People SEE Amy. They look at her with admiration and they see her joyful countenance. They look at her in a way that makes me envious. People also laugh with Amy. She is a free-spirit, quick-witted, and spontaneous. If the truth be told, I wish I were more like her. She is genuine, unique, and transparent. If I were a person in a wheelchair, being around Amy would give me hope and encouragement. Even as a person who does not have that particular challenge, but many others, she offers me peace, joy, and profound contentment.
Does she sometimes imagine a world in which she can walk? She does. She dreams of heaven, where she is no longer confined to a lifeless chair that says nothing about her personality or her heart. Does she sometimes give into bitterness? Yes. Does she wish she hadn't been in that car, long ago, when a drunk driver altered her five-year old life forever? Absolutely. She's human. But she lives her life with such grace, flair, and dignity that it's hard for me to remember she's in a wheelchair.

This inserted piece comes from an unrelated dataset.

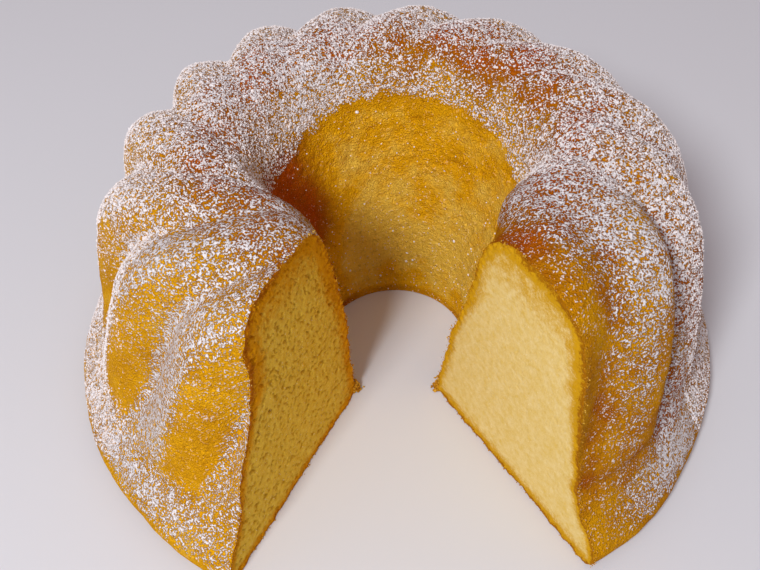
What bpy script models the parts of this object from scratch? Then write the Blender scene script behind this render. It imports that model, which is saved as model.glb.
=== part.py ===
"""A swirled, fluted ring cake with one slice cut out, modelled as a single closed solid.

The cake stands on its flat bottom on the plane z = 0, with the middle of its bounding box over the
origin and the open side, where the slice was, facing -Y. Lengths are in metres, angles in degrees.
Angles round the ring are measured from +X towards +Y, seen from above.
"""

import math

import bmesh
import bpy
import numpy as np

# Overall size of the ring, as it came out of its tin and was turned over.
FOOT_RADIUS = 0.125
CREST_HEIGHT = 0.1115

# The line of the flutes' ridges, as one cross-section from the hole over the top to the base.
HOLE_RADIUS = 0.0285
HOLE_WAIST_RADIUS, HOLE_WAIST_HEIGHT = 0.0343, 0.0400
HOLE_FLARE_RADIUS, HOLE_FLARE_HEIGHT = 0.0411, 0.0685
RIM_RADIUS, RIM_HEIGHT = 0.0493, 0.0975
CREST_START_RADIUS, CREST_START_HEIGHT = 0.0582, 0.1083
CREST_RADIUS = 0.0682
CREST_END_RADIUS, CREST_END_HEIGHT = 0.0848, 0.1072
SHOULDER_RADIUS, SHOULDER_HEIGHT = 0.0966, 0.0945
WALL_TOP_RADIUS, WALL_TOP_HEIGHT = 0.1037, 0.0749
WALL_FOOT_RADIUS, WALL_FOOT_HEIGHT = 0.1103, 0.0458
FOOT_TOP_RADIUS, FOOT_TOP_HEIGHT = 0.1143, 0.0241
FOOT_SHOULDER_RADIUS, FOOT_SHOULDER_HEIGHT = 0.1222, 0.0115
FOOT_EDGE_HEIGHT = 0.0052
BASE_RADIUS = 0.1218

# The flutes pressed in by the tin. Stations are fractions of the way along the cross-section.
FLUTES = 16
FLUTE_DEPTH = 0.0070
FLUTE_FADE_IN = (0.36, 0.68)
FLUTE_FADE_OUT = (0.77, 0.92)
FLUTE_WIDTH_POWER = 0.81
FLUTE_SKEW = 0.25
FIRST_VALLEY_ANGLE = 244.5
SWIRL_ANGLE = 40.4
SWIRL_SPAN = (0.15, 0.65)
WALL_SWIRL_START = 0.47
WALL_SWIRL_RATE = 32.8

# How the baked ring sits off a perfect turned shape: it leans to the front and bulges unevenly.
TOP_LEAN = 0.0082
HOLE_SHIFT = 0.0046
BULGES = ((1, 0.013, -0.007), (2, 0.026, -0.016), (3, 0.003, -0.010))
FOOT_WAVES = ((5, 0.0007, 40.0), (9, 0.0005, 110.0), (14, 0.0004, 15.0))
FOOT_WAVE_STATION = 0.90
HOLE_SHARE_END, HOLE_SHARE_LENGTH = 0.45, 0.20

# The rim of the hole stands further in beside the missing slice. Each swell is given by its angle,
# its width in degrees, its depth, and the station and length over which it comes in.
RIM_SWELLS = ((218.0, 25.0, 0.0112, 0.02, 0.30), (-25.0, 21.0, 0.0120, 0.24, 0.16))
RIM_SWELL_END, RIM_SWELL_FADE = 0.58, 0.16

# The missing slice, by its two cut faces.
LEFT_CUT_ANGLE = -116.0
RIGHT_CUT_ANGLE = -57.2
CUT_OFFSET = -0.0014
CUTTER_REACH = 0.30

# How finely the solid is faceted.
SECTION_POINTS = 30
RING_STEPS = FLUTES * 12
KNOT_STEPS = 12

CRUST_COLOUR = (0.60, 0.29, 0.045, 1.0)
CRUST_ROUGHNESS = 0.75


def clear_scene():
    """Remove whatever objects the open file holds."""
    for found in list(bpy.data.objects):
        bpy.data.objects.remove(found, do_unlink=True)


def new_collection(name):
    """Add a collection to the scene."""
    collection = bpy.data.collections.new(name)
    bpy.context.scene.collection.children.link(collection)
    return collection


def ease(value):
    """Go smoothly from 0 to 1 as the value does."""
    clipped = np.clip(value, 0.0, 1.0)
    return clipped * clipped * (3.0 - 2.0 * clipped)


def section_knots():
    """Return the knots of the ridge line, from the hole's foot over the crest to the base."""
    return np.array([
        (HOLE_RADIUS, 0.0),
        (HOLE_WAIST_RADIUS, HOLE_WAIST_HEIGHT),
        (HOLE_FLARE_RADIUS, HOLE_FLARE_HEIGHT),
        (RIM_RADIUS, RIM_HEIGHT),
        (CREST_START_RADIUS, CREST_START_HEIGHT),
        (CREST_RADIUS, CREST_HEIGHT),
        (CREST_END_RADIUS, CREST_END_HEIGHT),
        (SHOULDER_RADIUS, SHOULDER_HEIGHT),
        (WALL_TOP_RADIUS, WALL_TOP_HEIGHT),
        (WALL_FOOT_RADIUS, WALL_FOOT_HEIGHT),
        (FOOT_TOP_RADIUS, FOOT_TOP_HEIGHT),
        (FOOT_SHOULDER_RADIUS, FOOT_SHOULDER_HEIGHT),
        (FOOT_RADIUS, FOOT_EDGE_HEIGHT),
        (BASE_RADIUS, 0.0),
    ])


def smooth_line(knots):
    """Run a Catmull-Rom curve through the knots."""
    before = 2 * knots[0] - knots[1]
    after = 2 * knots[-1] - knots[-2]
    reach = np.vstack([before, knots, after])
    points = []
    for first in range(len(knots) - 1):
        a, b, c, d = reach[first:first + 4]
        for step in range(KNOT_STEPS):
            t = step / KNOT_STEPS
            bend = (2 * a - 5 * b + 4 * c - d) * t ** 2 + (3 * b - a - 3 * c + d) * t ** 3
            points.append(0.5 * (2 * b + (c - a) * t + bend))
    points.append(knots[-1])
    return np.array(points)


def even_points(line, count):
    """Pick points evenly by length along a line."""
    steps = np.linalg.norm(np.diff(line, axis=0), axis=1)
    travelled = np.concatenate([[0.0], np.cumsum(steps)])
    wanted = np.linspace(0.0, travelled[-1], count)
    return np.column_stack([np.interp(wanted, travelled, line[:, axis]) for axis in (0, 1)])


def outward(points):
    """Return the direction out of the cake at each point of the section."""
    along = np.gradient(points, axis=0)
    along /= np.linalg.norm(along, axis=1)[:, None]
    return np.column_stack([-along[:, 1], along[:, 0]])


def flute_depth(station, angle):
    """Say how deep the flutes lie below the ridge line, at a station and an angle in degrees."""
    fade_in = ease((station - FLUTE_FADE_IN[0]) / (FLUTE_FADE_IN[1] - FLUTE_FADE_IN[0]))
    fade_out = ease((FLUTE_FADE_OUT[1] - station) / (FLUTE_FADE_OUT[1] - FLUTE_FADE_OUT[0]))
    swirl = SWIRL_ANGLE * ease((station - SWIRL_SPAN[0]) / (SWIRL_SPAN[1] - SWIRL_SPAN[0]))
    swirl = swirl + WALL_SWIRL_RATE * np.maximum(station - WALL_SWIRL_START, 0.0)
    turn = np.radians((angle - FIRST_VALLEY_ANGLE + swirl) * FLUTES)
    turn = turn + FLUTE_SKEW * np.sin(turn)
    valley = np.clip(0.5 + 0.5 * np.cos(turn), 0.0, 1.0) ** FLUTE_WIDTH_POWER
    return FLUTE_DEPTH * fade_in * fade_out * valley


def baked_unevenly(radius, height, station, angle):
    """Place a point of the ring, with the cake's lean, bulges and wavy foot."""
    turn = math.radians(angle)
    rise = height / CREST_HEIGHT
    bulge = sum(c * math.cos(k * turn) + s * math.sin(k * turn) for k, c, s in BULGES)
    radius = radius * (1.0 + bulge * min(max(rise, 0.0), 1.0))
    wave = sum(size * math.sin(k * turn + math.radians(start)) for k, size, start in FOOT_WAVES)
    radius = radius + wave * float(ease((station - FOOT_WAVE_STATION) / (1.0 - FOOT_WAVE_STATION)))
    for middle, width, depth, start, length in RIM_SWELLS:
        away = math.remainder(angle - middle, 360.0) / width
        swell = depth * math.exp(-away * away) * float(ease((station - start) / length))
        radius -= swell * float(ease((RIM_SWELL_END - station) / RIM_SWELL_FADE))
    hole_share = float(ease((HOLE_SHARE_END - station) / HOLE_SHARE_LENGTH))
    hole_shift = HOLE_SHIFT + (TOP_LEAN - HOLE_SHIFT) * rise
    shift = TOP_LEAN * rise * (1.0 - hole_share) + hole_shift * hole_share
    return radius * math.cos(turn), radius * math.sin(turn) - shift, height


def ring_blank(section):
    """Turn the cross-section into a full smooth ring with a Screw modifier, and return its mesh."""
    mesh = bpy.data.meshes.new("ring_blank")
    blank = bpy.data.objects.new("ring_blank", mesh)
    bpy.context.scene.collection.objects.link(blank)
    outline = [(radius, 0.0, height) for radius, height in section]
    edges = [(i, (i + 1) % len(outline)) for i in range(len(outline))]
    mesh.from_pydata(outline, edges, [])
    screw = blank.modifiers.new("turn", "SCREW")
    screw.angle = math.tau
    screw.steps = screw.render_steps = RING_STEPS
    screw.use_merge_vertices = True
    screw.merge_threshold = 0.0001
    turned = bpy.data.meshes.new_from_object(
        blank.evaluated_get(bpy.context.evaluated_depsgraph_get()))
    bpy.data.objects.remove(blank, do_unlink=True)
    return turned


def flute_ring(mesh, section):
    """Press the swirling flutes into the ring, then let it sag as baked."""
    directions = outward(section)
    stations = np.linspace(0.0, 1.0, len(section))
    for vertex in mesh.vertices:
        x, y, height = vertex.co
        radius = math.hypot(x, y)
        angle = math.degrees(math.atan2(y, x))
        nearest = int(np.argmin(np.hypot(section[:, 0] - radius, section[:, 1] - height)))
        station = stations[nearest]
        depth = float(flute_depth(station, angle))
        radius -= depth * directions[nearest, 0]
        height -= depth * directions[nearest, 1]
        vertex.co = baked_unevenly(radius, height, station, angle)


def cut_line_corner():
    """Return the point over which the two cut faces meet, near the middle of the hole."""
    rows = []
    for angle in (LEFT_CUT_ANGLE, RIGHT_CUT_ANGLE):
        rows.append((-math.sin(math.radians(angle)), math.cos(math.radians(angle))))
    return np.linalg.solve(np.array(rows), np.array([CUT_OFFSET, CUT_OFFSET]))


def make_slice_cutter(collection):
    """Make the wedge that takes the slice out, as a flat triangle pulled straight up."""
    corner = cut_line_corner()
    mesh = bpy.data.meshes.new("slice_cutter")
    work = bmesh.new()
    floor_points = [corner]
    for angle in (LEFT_CUT_ANGLE, RIGHT_CUT_ANGLE):
        turn = math.radians(angle)
        floor_points.append(corner + CUTTER_REACH * np.array((math.cos(turn), math.sin(turn))))
    below = -0.5 * CREST_HEIGHT
    verts = [work.verts.new((point[0], point[1], below)) for point in floor_points]
    triangle = work.faces.new(verts)
    pulled = bmesh.ops.extrude_face_region(work, geom=[triangle])
    raised = [item for item in pulled["geom"] if isinstance(item, bmesh.types.BMVert)]
    bmesh.ops.translate(work, verts=raised, vec=(0.0, 0.0, 2.0 * CREST_HEIGHT))
    bmesh.ops.recalc_face_normals(work, faces=work.faces)
    work.to_mesh(mesh)
    work.free()
    cutter = bpy.data.objects.new("slice_cutter", mesh)
    cutter.hide_render = True
    cutter.display_type = "WIRE"
    collection.objects.link(cutter)
    return cutter


def crust_material():
    """Return the golden baked crust."""
    material = bpy.data.materials.new("crust")
    material.use_nodes = True
    shader = material.node_tree.nodes["Principled BSDF"]
    shader.inputs["Base Color"].default_value = CRUST_COLOUR
    shader.inputs["Roughness"].default_value = CRUST_ROUGHNESS
    shader.inputs["Metallic"].default_value = 0.0
    material.diffuse_color = CRUST_COLOUR
    return material


def make_cake(collection, cutter):
    """Make the fluted ring and cut the slice out of it."""
    section = even_points(smooth_line(section_knots()), SECTION_POINTS)
    mesh = ring_blank(section)
    flute_ring(mesh, section)
    mesh.name = "cake"
    cake = bpy.data.objects.new("cake", mesh)
    collection.objects.link(cake)
    mesh.materials.clear()
    mesh.materials.append(crust_material())
    mesh.shade_smooth()
    mesh.set_sharp_from_angle(angle=math.radians(50.0))
    cut = cake.modifiers.new("slice", "BOOLEAN")
    cut.operation = "DIFFERENCE"
    cut.object = cutter
    return cake


def stand_on_origin(cake, cutter, collection):
    """Carry the cake and its cutter on an empty, and move that so the box's foot is at the origin."""
    carrier = bpy.data.objects.new("cake_middle", None)
    collection.objects.link(carrier)
    cake.parent = carrier
    cutter.parent = carrier
    finished = cake.evaluated_get(bpy.context.evaluated_depsgraph_get())
    corners = np.array([vertex.co for vertex in finished.data.vertices])
    low, high = corners.min(axis=0), corners.max(axis=0)
    middle = (low + high) / 2
    carrier.location = (-middle[0], -middle[1], -low[2])


def build():
    """Build the whole cake."""
    clear_scene()
    parts = new_collection("fluted_ring_cake")
    cutters = new_collection("cutters")
    cutter = make_slice_cutter(cutters)
    cake = make_cake(parts, cutter)
    stand_on_origin(cake, cutter, parts)


build()
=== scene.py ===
"""A fluted ring cake with one slice cut out, browned by the oven and sifted with powdered sugar.

The script follows the cake as it was made: the skin that the tin shaped, the wall of the hole, the
crumb that the knife laid open, the sugar sifted over it and the crumbs that the knife tore loose.
Lengths are in metres. Angles are degrees round the ring, from +X towards +Y, seen from above. A
share says how far along the ring's cross-section a place lies: 0 at the hole's foot, 1 at the base.
"""

import math

import bmesh
import bpy
import numpy as np
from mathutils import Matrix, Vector, noise


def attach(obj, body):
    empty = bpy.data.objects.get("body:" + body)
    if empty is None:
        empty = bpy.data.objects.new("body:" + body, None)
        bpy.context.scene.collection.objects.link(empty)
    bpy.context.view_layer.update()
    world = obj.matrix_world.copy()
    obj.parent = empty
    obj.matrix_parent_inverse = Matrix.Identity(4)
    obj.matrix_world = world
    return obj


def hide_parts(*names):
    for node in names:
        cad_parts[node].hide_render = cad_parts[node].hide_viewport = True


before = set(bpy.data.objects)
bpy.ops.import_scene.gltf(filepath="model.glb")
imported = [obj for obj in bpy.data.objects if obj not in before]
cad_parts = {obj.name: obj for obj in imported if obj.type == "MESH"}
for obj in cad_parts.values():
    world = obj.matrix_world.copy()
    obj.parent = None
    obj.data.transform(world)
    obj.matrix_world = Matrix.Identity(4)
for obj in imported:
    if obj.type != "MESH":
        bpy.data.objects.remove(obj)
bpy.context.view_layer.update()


# The browned outside.
# A real fluted ring cake has one thin skin of crust all over, pressed to shape by the tin: ridges and
# valleys that swirl over the top and down the wall to a flared foot, and a flat underside.
ring_middle = (-0.0008, -0.0062)
crest_height = 0.1115
foot_radius = 0.1250
section_knots = np.array((
    (0.0285, 0.0), (0.0343, 0.0400), (0.0411, 0.0685), (0.0493, 0.0975), (0.0582, 0.1083),
    (0.0682, crest_height), (0.0848, 0.1072), (0.0966, 0.0945), (0.1037, 0.0749), (0.1103, 0.0458),
    (0.1143, 0.0241), (0.1222, 0.0115), (foot_radius, 0.0052), (0.1218, 0.0)))
knot_steps = 24
section_rows = 800
smoothed_rows = 14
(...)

When I do, it's only because I am the disabled one who can't figure out how to load and unload her wheelchair into the back seat of her car!

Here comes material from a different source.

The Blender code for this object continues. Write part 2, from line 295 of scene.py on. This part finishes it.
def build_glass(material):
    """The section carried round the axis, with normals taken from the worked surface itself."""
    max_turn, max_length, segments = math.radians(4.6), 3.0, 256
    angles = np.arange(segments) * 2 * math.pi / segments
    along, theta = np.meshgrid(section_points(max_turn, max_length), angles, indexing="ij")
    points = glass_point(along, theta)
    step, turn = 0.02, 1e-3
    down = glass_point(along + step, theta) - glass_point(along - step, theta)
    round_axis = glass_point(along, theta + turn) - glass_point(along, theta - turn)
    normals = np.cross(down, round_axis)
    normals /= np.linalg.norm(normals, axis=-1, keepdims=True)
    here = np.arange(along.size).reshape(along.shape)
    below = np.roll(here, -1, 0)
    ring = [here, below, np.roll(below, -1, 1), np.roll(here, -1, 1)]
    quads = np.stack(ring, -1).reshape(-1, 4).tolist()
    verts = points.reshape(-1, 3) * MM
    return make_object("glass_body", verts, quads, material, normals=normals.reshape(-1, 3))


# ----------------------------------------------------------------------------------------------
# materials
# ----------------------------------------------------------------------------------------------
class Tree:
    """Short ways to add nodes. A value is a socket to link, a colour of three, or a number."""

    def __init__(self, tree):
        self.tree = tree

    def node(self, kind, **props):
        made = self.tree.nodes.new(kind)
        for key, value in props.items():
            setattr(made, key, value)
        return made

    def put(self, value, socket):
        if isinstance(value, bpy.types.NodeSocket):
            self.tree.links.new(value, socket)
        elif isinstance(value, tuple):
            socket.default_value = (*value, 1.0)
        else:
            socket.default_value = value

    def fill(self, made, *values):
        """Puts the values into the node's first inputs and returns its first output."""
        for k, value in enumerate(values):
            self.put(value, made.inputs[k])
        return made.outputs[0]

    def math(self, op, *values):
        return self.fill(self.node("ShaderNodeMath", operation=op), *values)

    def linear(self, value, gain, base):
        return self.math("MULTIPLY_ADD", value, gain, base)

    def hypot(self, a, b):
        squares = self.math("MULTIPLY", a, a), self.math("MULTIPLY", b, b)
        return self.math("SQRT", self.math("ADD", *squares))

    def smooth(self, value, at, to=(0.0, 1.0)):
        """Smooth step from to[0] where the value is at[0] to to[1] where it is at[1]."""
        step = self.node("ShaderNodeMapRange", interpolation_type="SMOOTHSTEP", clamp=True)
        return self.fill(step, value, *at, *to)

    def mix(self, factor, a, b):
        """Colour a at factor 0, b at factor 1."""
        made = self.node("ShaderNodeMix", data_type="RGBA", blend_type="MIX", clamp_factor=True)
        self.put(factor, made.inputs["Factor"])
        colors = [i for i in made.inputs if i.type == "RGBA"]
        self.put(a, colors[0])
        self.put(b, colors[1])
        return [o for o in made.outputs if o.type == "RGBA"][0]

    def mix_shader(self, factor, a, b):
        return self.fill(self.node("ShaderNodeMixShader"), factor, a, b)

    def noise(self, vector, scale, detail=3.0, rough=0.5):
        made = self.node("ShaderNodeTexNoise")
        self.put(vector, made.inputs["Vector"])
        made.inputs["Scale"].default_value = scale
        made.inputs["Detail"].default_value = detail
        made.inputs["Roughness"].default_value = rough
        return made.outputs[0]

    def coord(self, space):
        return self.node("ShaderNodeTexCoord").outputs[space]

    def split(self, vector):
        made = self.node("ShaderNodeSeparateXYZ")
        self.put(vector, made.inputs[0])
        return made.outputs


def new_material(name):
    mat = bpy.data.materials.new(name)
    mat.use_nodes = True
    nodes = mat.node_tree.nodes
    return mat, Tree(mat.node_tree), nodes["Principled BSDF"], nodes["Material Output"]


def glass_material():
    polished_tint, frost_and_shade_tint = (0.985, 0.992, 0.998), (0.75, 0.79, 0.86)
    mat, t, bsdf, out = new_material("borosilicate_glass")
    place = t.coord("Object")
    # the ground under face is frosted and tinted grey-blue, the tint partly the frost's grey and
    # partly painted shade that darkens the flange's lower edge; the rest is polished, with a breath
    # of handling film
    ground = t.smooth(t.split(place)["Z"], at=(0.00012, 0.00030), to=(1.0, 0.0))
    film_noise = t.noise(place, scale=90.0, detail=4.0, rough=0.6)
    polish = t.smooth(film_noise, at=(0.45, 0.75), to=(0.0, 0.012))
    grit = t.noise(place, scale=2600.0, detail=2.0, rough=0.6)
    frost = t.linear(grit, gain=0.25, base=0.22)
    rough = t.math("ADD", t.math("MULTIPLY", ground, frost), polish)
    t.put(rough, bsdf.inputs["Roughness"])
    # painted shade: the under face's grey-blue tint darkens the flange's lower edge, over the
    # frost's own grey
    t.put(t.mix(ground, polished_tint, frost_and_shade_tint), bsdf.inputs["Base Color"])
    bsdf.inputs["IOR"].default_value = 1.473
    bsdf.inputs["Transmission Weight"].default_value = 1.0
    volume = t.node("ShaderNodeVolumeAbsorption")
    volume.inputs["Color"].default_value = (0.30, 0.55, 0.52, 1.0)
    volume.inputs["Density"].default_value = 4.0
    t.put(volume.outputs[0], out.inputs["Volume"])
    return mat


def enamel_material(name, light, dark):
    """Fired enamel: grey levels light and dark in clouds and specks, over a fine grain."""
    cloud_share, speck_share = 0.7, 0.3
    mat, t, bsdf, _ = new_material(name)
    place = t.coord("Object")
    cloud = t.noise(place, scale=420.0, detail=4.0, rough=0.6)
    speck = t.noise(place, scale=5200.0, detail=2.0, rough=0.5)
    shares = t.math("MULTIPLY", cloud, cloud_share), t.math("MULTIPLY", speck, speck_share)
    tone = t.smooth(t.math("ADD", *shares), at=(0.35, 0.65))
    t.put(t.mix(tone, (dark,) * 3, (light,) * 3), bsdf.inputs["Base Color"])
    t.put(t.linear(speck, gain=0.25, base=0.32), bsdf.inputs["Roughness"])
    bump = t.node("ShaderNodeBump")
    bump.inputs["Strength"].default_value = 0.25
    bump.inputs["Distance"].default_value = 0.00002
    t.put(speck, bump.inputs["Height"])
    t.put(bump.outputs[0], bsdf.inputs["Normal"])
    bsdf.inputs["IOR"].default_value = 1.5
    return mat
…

A few years ago, Amy treated me to a night on the town. We both needed it more than we realized. We talked, laughed, and stuffed ourselves for hours. On the way out of the restaurant, we were both giddy from our night together. As we exited the restaurant, I opened the door for her as she struggled to balance our leftovers on her lap AND maneuver her wheelchair. It all proved too much for her and our pricey leftovers went flying! There we stood, in the doorway of an upscale restaurant, laughing so hard other patrons much have thought we were drunk! We didn't care; the simple truth was that we were embracing life. In that moment, and in many moments like it, I am so thankful to God for giving me the gift of Amy. It is at these times that I see her simply as my friend. My best friend.